An interaction contains three pieces of information: the name of the interacting specialist, the type of interaction, and the strength. Select the name of the interacting specialist from the list widget. It shows all the specialists in the classification hierarchy. Then select one of the four interaction types: IMPLIES, IMPLIESN (implies not), EXPECTS, and EXPECTSN (expects not). For the types EXPECTS and EXPECTSN, the strength expresses the plausibility of the interaction or lack there of. If the interaction type is EXPECTS, the strength is added to the interacting hypothesis' confidence value. If the interaction type is EXPECTSN, the strength is subtracted from the interacting hypothesis' confidence value. The strength is ignored for the types IMPLIES and IMPLIESN because they have infinite strength.

To remove a hypothesis interaction, select the name of the interacting hypothesis from the interactions list and click the "Remove" button.

When you are done editing a specialist, click the specialist editor's "OK" button. The new or modified node appears in the classifier editor's visual hierarchy widget.

The primary persistence mechanism supported by the framework at this point is serialization to the local file system. To save a classifier to disk, select "Save As" from the classifier editor's "Classifier" menu. This opens the file dialog shown below. Select the directory to which you wish to save the file and enter a name for it. Click "OK" and the classifier is written to disk. To open the classifier, select "Open" from the launcher's "Classifier" menu and use the file dialog to locate and open your file.

The "Save To Database" menu item is a prototype for the RMI / JDBC based persistence mechanism developed for CSCI397c24 labs. See the link above for more information about the database persistence mechanism.

A case is the application of a classifier you've developed to a specific problem instance. To build a new case or edit an existing one select "New" or "Open", respectively, from the launcher's "Case" menu. To open an existing case, select and open the file containing the serialized case object using the file dialog that appears. In either case, a case editor like the one shown below opens. Use the editor's text fields to change the case's name or symptoms. In order to evaluate a case, you must associate a classifier with it. To do this, click the case editor's "Choose" button and select a serialized classifier object using the file dialog that appears. The name of the selected classifier appears in the field labeled "Classifier".

To evaluate a case using the specified classifier, select "Evaluate" from the case editor's "Case" menu. This performs the establish-refine operation on the classifier. As each specialist is invoked, it prompts the user for answers to its structured matcher's questions. This operation results in a collection of plausible hypotheses about the case. The results viewer, shown below, displays this collection of hypotheses. The list widget shows the name of each specialist that established along with its confidence value.
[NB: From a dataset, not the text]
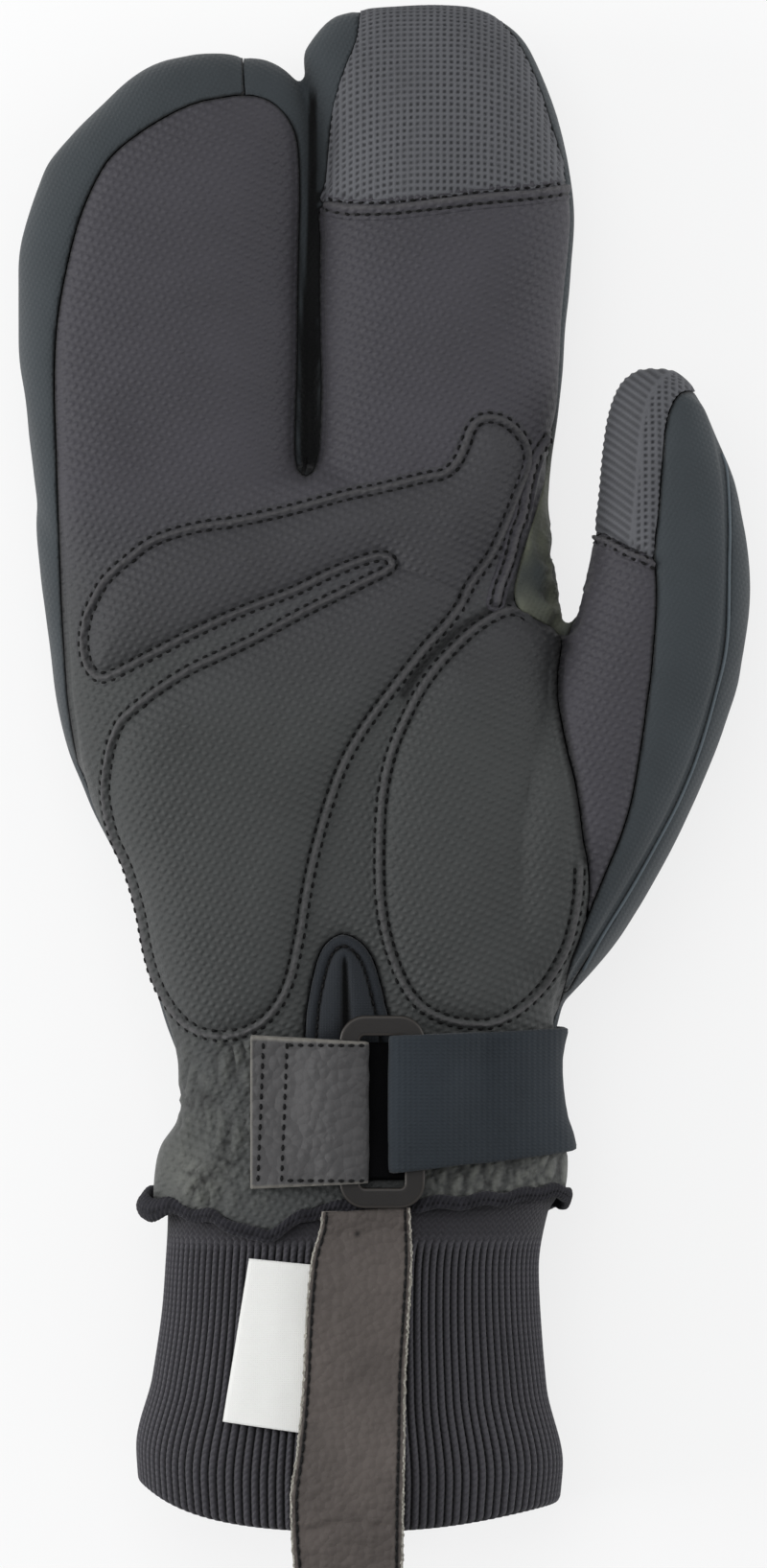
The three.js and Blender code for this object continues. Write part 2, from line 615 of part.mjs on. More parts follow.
// The largest body of a cut panel, as a mesh with its finish.
function panelMesh(name) {
  const bodies = panels[name].decompose().sort((a, b) => b.volume() - a.volume());
  const { vertProperties, triVerts } = bodies[0].getMesh();
  const geometry = new THREE.BufferGeometry();
  geometry.setAttribute("position", new THREE.BufferAttribute(vertProperties, 3));
  geometry.setIndex(new THREE.BufferAttribute(triVerts, 1));
  geometry.computeVertexNormals();
  const [color, roughness, metalness] = finishes[finishOf[name]];
  const mesh = new THREE.Mesh(
    geometry,
    new THREE.MeshStandardMaterial({ color, roughness, metalness }),
  );
  mesh.name = name;
  return mesh;
}

// The mitt stands over its own middle, with the back on z = 0.
const mitt = new THREE.Group();
for (const name of Object.keys(finishOf)) mitt.add(panelMesh(name));
const box = new THREE.Box3().setFromObject(mitt);
const centre = box.getCenter(new THREE.Vector3());
mitt.position.set(-centre.x, -centre.y, -box.min.z);

const root = new THREE.Group();
root.add(mitt);
export default root;
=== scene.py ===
import math

import bmesh
import bpy
import numpy as np
from mathutils import Matrix, Vector
from mathutils.bvhtree import BVHTree


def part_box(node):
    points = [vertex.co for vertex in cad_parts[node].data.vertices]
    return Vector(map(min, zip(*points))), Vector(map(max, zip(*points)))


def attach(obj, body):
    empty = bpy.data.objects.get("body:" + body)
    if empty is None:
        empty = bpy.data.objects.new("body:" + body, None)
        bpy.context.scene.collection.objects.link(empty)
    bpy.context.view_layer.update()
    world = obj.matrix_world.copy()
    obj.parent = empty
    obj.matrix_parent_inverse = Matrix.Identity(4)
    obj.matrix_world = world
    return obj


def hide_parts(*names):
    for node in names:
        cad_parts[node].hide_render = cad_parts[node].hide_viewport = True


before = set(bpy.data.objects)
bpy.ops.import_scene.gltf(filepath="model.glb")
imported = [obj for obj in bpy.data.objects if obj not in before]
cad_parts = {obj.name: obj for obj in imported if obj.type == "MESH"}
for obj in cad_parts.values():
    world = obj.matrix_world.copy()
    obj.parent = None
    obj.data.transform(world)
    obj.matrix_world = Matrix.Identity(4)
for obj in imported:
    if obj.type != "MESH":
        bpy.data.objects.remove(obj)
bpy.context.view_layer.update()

# Shapes are drawn in the pattern's own millimetres, wrist seam at y = 0, and put in place at the end.
pattern = {"ringX": 5.4, "ringY": 15.7}
ringLow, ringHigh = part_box("strap_ring")
ringAt = (ringLow + ringHigh) / 2
toRow = Matrix.Translation((ringAt.x - pattern["ringX"] * 0.001, ringAt.y - pattern["ringY"] * 0.001, 0))
toRow = toRow @ Matrix.Scale(0.001, 4)


def smoothRows(rows, at):
    table = np.array(rows, float)
    x, y = table[:, 0], table[:, 1:]
    rise = np.diff(y, axis=0) / np.diff(x)[:, None]
    slope = np.zeros_like(y)
    before, after = rise[:-1], rise[1:]
    same = before * after > 0
    slope[1:-1][same] = 2 * before[same] * after[same] / (before[same] + after[same])
    slope[0], slope[-1] = rise[0], rise[-1]
    k = np.clip(np.searchsorted(x, at, side="right") - 1, 0, len(x) - 2)
    span = (x[k + 1] - x[k])[:, None]
    t = np.clip((np.asarray(at) - x[k])[:, None] / span, 0, 1)
    return (
        y[k] * (1 + 2 * t) * (1 - t) ** 2 + slope[k] * span * t * (1 - t) ** 2
        + y[k + 1] * t * t * (3 - 2 * t) - slope[k + 1] * span * t * t * (1 - t)
    )


def smoothLine(points, step, closed=True):
    p = np.array(points, float)
    p = np.vstack([p[-1:], p, p[:2]]) if closed else np.vstack([2 * p[0] - p[1], p, 2 * p[-1] - p[-2]])
    parts = []
    for k in range(1, len(p) - 2):
        a, b, c, d = p[k - 1:k + 3]
        count = max(int(round(np.linalg.norm(c - b) / step)), 1)
        t = (np.arange(count) / count)[:, None]
        bend, twist = 2 * a - 5 * b + 4 * c - d, 3 * b - a - 3 * c + d
        parts.append(0.5 * (2 * b + (c - a) * t + bend * t**2 + twist * t**3))
    line = np.vstack(parts)
    return line if closed else np.vstack([line, p[-2:-1]])


def evenLine(line, pitch, closed=False):
    if closed:
        line = np.vstack([line, line[:1]])
    length = np.concatenate([[0], np.cumsum(np.linalg.norm(np.diff(line, axis=0), axis=1))])
    at = np.linspace(0, length[-1], max(int(round(length[-1] / pitch)), 1) + 1)
    return np.stack([np.interp(at, length, line[:, i]) for i in range(line.shape[1])], 1)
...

Abductive assembly returns the subset of plausible hypotheses that best explains the case. For more information on abduction, follow the links discussed above. To run the abductor, click the results viewer's "Run Abduction" button. This initiates the abductor based on the evaluation results. Behavior of the abduction process can be tuned using the limit menu-button, which limits hypothesis acceptance to certain minimum plausibility. The limits are listed in the order of lesser restrictiveness: confirmed, essential, clear best, weak best, and guessed. For example, if you choose "Essential", hypothesis acceptance will be limited to confirmed and essential hypotheses. Abduction results are displayed in an abduction results viewer, shown below. The viewer displays a textual description of the outcome of the abduction process.